■ Collected material:
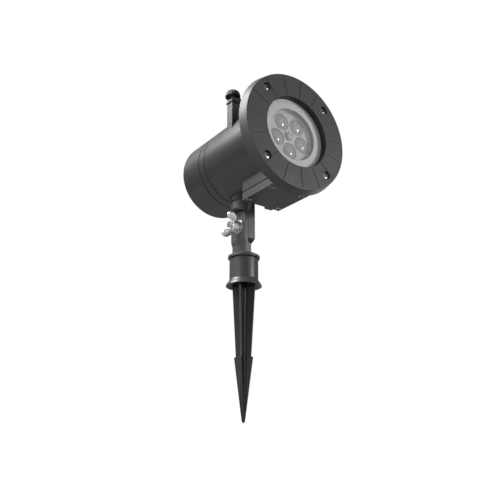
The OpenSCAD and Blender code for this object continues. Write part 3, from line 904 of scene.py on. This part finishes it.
FINISHES: dict[str, Finish] = {
    # The bezel's bore is painted black: painted shade on its wall.
    "bezel_plastic": PaintedBoreShade("satin charcoal bezel plastic with painted bore shade", (0.036, 0.0345, 0.0355), 0.50),
    "housing_plastic": Moulded("satin charcoal housing plastic", (0.026, 0.0252, 0.026), 0.38, bump=0.25),
    "cap_plastic": Moulded("satin charcoal cap plastic", (0.026, 0.0252, 0.026), 0.38, bump=0.25),
    "cover_plastic": Moulded("satin charcoal cover plastic", (0.028, 0.0272, 0.028), 0.44),
    # Painted light: the knuckle and the collar are the housing's charcoal plastic, painted lighter where the
    # lamps light them too little.
    "knuckle_plastic": Moulded("satin charcoal knuckle plastic with painted light", (0.060, 0.058, 0.059), 0.42, edge=0.0004),
    "collar_plastic": Moulded("satin charcoal collar plastic with painted light", (0.050, 0.048, 0.0485), 0.34, bump=0.22),
    "black_moulded": Moulded("black spike plastic", (0.0045, 0.0042, 0.0042), 0.42, grain=1500.0, dust=0.03,
                             polish=(0.03, 0.03, 0.03), specular=0.35),
    "knob_black": Moulded("black knob plastic", (0.005, 0.005, 0.0052), 0.45,
                          polish=(0.04, 0.04, 0.04), dust=0.03),
    "inner_black": Moulded("matt black inner plastic", (0.006, 0.006, 0.006), 0.7, dust=0.0),
    "seal_rubber": Moulded("black seal rubber", (0.014, 0.014, 0.014), 0.75,
                           grain=900.0, wear=0.0, specular=0.3),
    "white_plastic": Moulded("white bracket nylon", (0.70, 0.70, 0.66), 0.45,
                             polish=(0.8, 0.8, 0.78), dust=0.0),
    "gear_plastic": Moulded("ivory gear acetal", (0.78, 0.75, 0.66), 0.38,
                            polish=(0.85, 0.82, 0.74), dust=0.0),
    "wheel_plastic": Moulded("pale wheel plastic", (0.60, 0.595, 0.585), 0.32, grain=900.0, bump=0.15,
                             spread=0.05, polish=(0.6, 0.6, 0.6), dust=0.0, coat=0.3),
    "slide_plastic": Moulded("grey slide plastic", (0.09, 0.09, 0.095), 0.5, dust=0.0),
    "component_mix": Moulded("varnished component", (0.42, 0.30, 0.06), 0.35,
                             grain=500.0, spread=0.4, dust=0.0),
    "led_yellow": Moulded("yellow light-source gel", (0.85, 0.68, 0.10), 0.25, grain=3000.0, spread=0.06,
                          polish=(0.9, 0.75, 0.2), dust=0.0, coat=0.6),
    "bright_steel": Metal("bright zinc steel", (0.72, 0.72, 0.74), 0.28),
    "chrome_nut": Metal("bright nickel nut", (0.96, 0.96, 0.96), 0.34, cover=0.08),
    "zinc_screw": Metal("zinc screw", (0.62, 0.62, 0.63), 0.34),
    "face_screw": Metal("blackened steel screw", (0.30, 0.30, 0.30), 0.28,
                        cover=0.4, tarnish=(0.04, 0.04, 0.04)),
    "motor_metal": Metal("motor can steel", (0.66, 0.64, 0.58), 0.36, cover=0.25),
    "sink_aluminium": Metal("extruded aluminium", (0.78, 0.79, 0.80), 0.42, fineness=420.0),
    "window_clear": RimmedWindow("window acrylic", (0.58, 0.572, 0.56), 0.42),
    "lens_clear": Glazed("lens acrylic", (0.66, 0.67, 0.66), 0.05, transmission=0.4),
    "board_white": Board("white light-source board", (0.80, 0.80, 0.77), 0.4, track=(0.70, 0.70, 0.68)),
    "board_green": Board("green driver board", (0.02, 0.14, 0.05), 0.35),
    "film_print": PrintedFilm("printed film", (0.02, 0.03, 0.08), 0.15),
}


# ---------------------------------------------------------------------------
# Sub-assemblies
# ---------------------------------------------------------------------------


def dress(nodes: list[str]) -> None:
    """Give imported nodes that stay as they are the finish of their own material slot.

    Args:
        nodes: The nodes' names.
    """
    slots = {part["node"]: part["material_slot"] for part in frame["record"]["subparts"]}
    for name in nodes:
        node = frame["nodes"][name]
        node.material_slots[0].material = FINISHES[slots[name]].material()
        log.info("%s: packed shape, %s", name, FINISHES[slots[name]].title)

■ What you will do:
Copy the data above exactly. Every line must be included.

■ Written response:
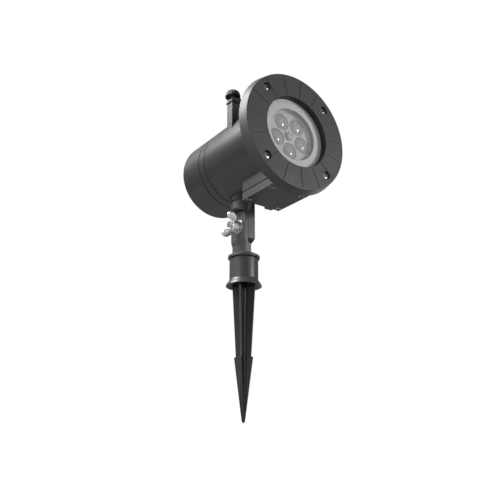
The OpenSCAD and Blender code for this object continues. Write part 3, from line 904 of scene.py on. This part finishes it.
FINISHES: dict[str, Finish] = {
    # The bezel's bore is painted black: painted shade on its wall.
    "bezel_plastic": PaintedBoreShade("satin charcoal bezel plastic with painted bore shade", (0.036, 0.0345, 0.0355), 0.50),
    "housing_plastic": Moulded("satin charcoal housing plastic", (0.026, 0.0252, 0.026), 0.38, bump=0.25),
    "cap_plastic": Moulded("satin charcoal cap plastic", (0.026, 0.0252, 0.026), 0.38, bump=0.25),
    "cover_plastic": Moulded("satin charcoal cover plastic", (0.028, 0.0272, 0.028), 0.44),
    # Painted light: the knuckle and the collar are the housing's charcoal plastic, painted lighter where the
    # lamps light them too little.
    "knuckle_plastic": Moulded("satin charcoal knuckle plastic with painted light", (0.060, 0.058, 0.059), 0.42, edge=0.0004),
    "collar_plastic": Moulded("satin charcoal collar plastic with painted light", (0.050, 0.048, 0.0485), 0.34, bump=0.22),
    "black_moulded": Moulded("black spike plastic", (0.0045, 0.0042, 0.0042), 0.42, grain=1500.0, dust=0.03,
                             polish=(0.03, 0.03, 0.03), specular=0.35),
    "knob_black": Moulded("black knob plastic", (0.005, 0.005, 0.0052), 0.45,
                          polish=(0.04, 0.04, 0.04), dust=0.03),
    "inner_black": Moulded("matt black inner plastic", (0.006, 0.006, 0.006), 0.7, dust=0.0),
    "seal_rubber": Moulded("black seal rubber", (0.014, 0.014, 0.014), 0.75,
                           grain=900.0, wear=0.0, specular=0.3),
    "white_plastic": Moulded("white bracket nylon", (0.70, 0.70, 0.66), 0.45,
                             polish=(0.8, 0.8, 0.78), dust=0.0),
    "gear_plastic": Moulded("ivory gear acetal", (0.78, 0.75, 0.66), 0.38,
                            polish=(0.85, 0.82, 0.74), dust=0.0),
    "wheel_plastic": Moulded("pale wheel plastic", (0.60, 0.595, 0.585), 0.32, grain=900.0, bump=0.15,
                             spread=0.05, polish=(0.6, 0.6, 0.6), dust=0.0, coat=0.3),
    "slide_plastic": Moulded("grey slide plastic", (0.09, 0.09, 0.095), 0.5, dust=0.0),
    "component_mix": Moulded("varnished component", (0.42, 0.30, 0.06), 0.35,
                             grain=500.0, spread=0.4, dust=0.0),
    "led_yellow": Moulded("yellow light-source gel", (0.85, 0.68, 0.10), 0.25, grain=3000.0, spread=0.06,
                          polish=(0.9, 0.75, 0.2), dust=0.0, coat=0.6),
    "bright_steel": Metal("bright zinc steel", (0.72, 0.72, 0.74), 0.28),
    "chrome_nut": Metal("bright nickel nut", (0.96, 0.96, 0.96), 0.34, cover=0.08),
    "zinc_screw": Metal("zinc screw", (0.62, 0.62, 0.63), 0.34),
    "face_screw": Metal("blackened steel screw", (0.30, 0.30, 0.30), 0.28,
                        cover=0.4, tarnish=(0.04, 0.04, 0.04)),
    "motor_metal": Metal("motor can steel", (0.66, 0.64, 0.58), 0.36, cover=0.25),
    "sink_aluminium": Metal("extruded aluminium", (0.78, 0.79, 0.80), 0.42, fineness=420.0),
    "window_clear": RimmedWindow("window acrylic", (0.58, 0.572, 0.56), 0.42),
    "lens_clear": Glazed("lens acrylic", (0.66, 0.67, 0.66), 0.05, transmission=0.4),
    "board_white": Board("white light-source board", (0.80, 0.80, 0.77), 0.4, track=(0.70, 0.70, 0.68)),
    "board_green": Board("green driver board", (0.02, 0.14, 0.05), 0.35),
    "film_print": PrintedFilm("printed film", (0.02, 0.03, 0.08), 0.15),
}


# ---------------------------------------------------------------------------
# Sub-assemblies
# ---------------------------------------------------------------------------


def dress(nodes: list[str]) -> None:
    """Give imported nodes that stay as they are the finish of their own material slot.

    Args:
        nodes: The nodes' names.
    """
    slots = {part["node"]: part["material_slot"] for part in frame["record"]["subparts"]}
    for name in nodes:
        node = frame["nodes"][name]
        node.material_slots[0].material = FINISHES[slots[name]].material()
        log.info("%s: packed shape, %s", name, FINISHES[slots[name]].title)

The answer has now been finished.